Тяжелая вонь свального множества немытых, потерявших и чистоплотность, и стыд людей ошеломила Федьку похожей на удушье головной болью. Пахло потом, мочой, гнилым дыханием, пахло язвами, струпьями, горячечным бредом, страданиями живота. Кислый, шибающий в голову дух этот лишь отдаленно напоминал теплые испарения заваленного навозом хлева – там можно было искать здоровое, естественное начало, но нужно было бы обладать болезненным воображением, чтобы признать нечто естественное в запахах, свойственных доведенному до скотства человеку.
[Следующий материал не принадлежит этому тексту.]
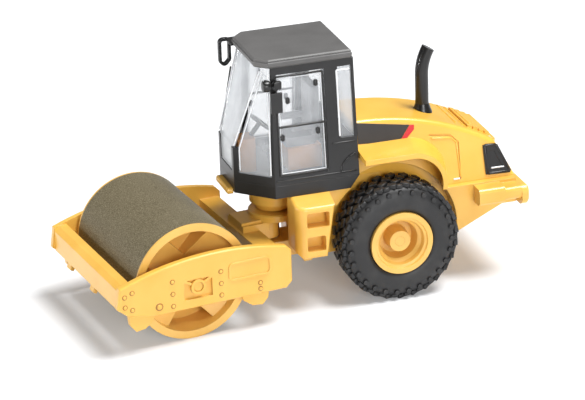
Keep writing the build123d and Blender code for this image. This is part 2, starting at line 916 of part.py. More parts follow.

Заколебавшись, Федька стояла посреди лестницы и видела только ноги свои и фонарь в опущенной руке. Когда, напряженно осматриваясь, она спустилась еще на шаг, два, малый наверху толкнул скрипучую крышку, и Федька едва успела глянуть вверх, как тяжелая дубовая плита ухнула ей в лицо, закрыв лаз.
От грохота ожила тьма: брань, выкрики, злобные богохульные проклятия, лихорадочный стук. Федька съежилась, освещая саму себя, и так должна была ждать, пока тюремники, кому охота пришла глазеть, не наглядятся, а кому шуметь, не нашумятся.
Возмущение улеглось много быстрее, чем можно было ожидать. Брань стихла, обращаясь в горячечное бормотание, бормотание перемежалось сонными посвистами и пресекалось храпом; неразборчивый стон, шуршание соломы, короткий перезвон потянутой по полу цепи.
Придерживаясь за поручень, Федька спустилась с лестницы и открыла створку фонаря, чтобы повести светом. Только что возроптали они разом и вот – не к кому обратиться, все спят, ворочаются в дремотном бреду – на полу, на лавках, раскинувшись или поджавшись на цепи, такой короткой, что едва хватает свободы прикорнуть под стеной; кто разбросал руки, как сраженный в бою молодец, кто поджался зародышем, уткнулся лицом в колени; спутаны тела, сонно толкаются локти; скрючится голая ступня почесаться и тотчас сосед принимается скрестись, запустит лапу в могучее волосье. Все спали в одеждах, не снимая сапог, у кого сапоги были, а то – лапти, чоботы, черевики. Редко у кого лишний кафтан или шуба, чтобы подложить под голову.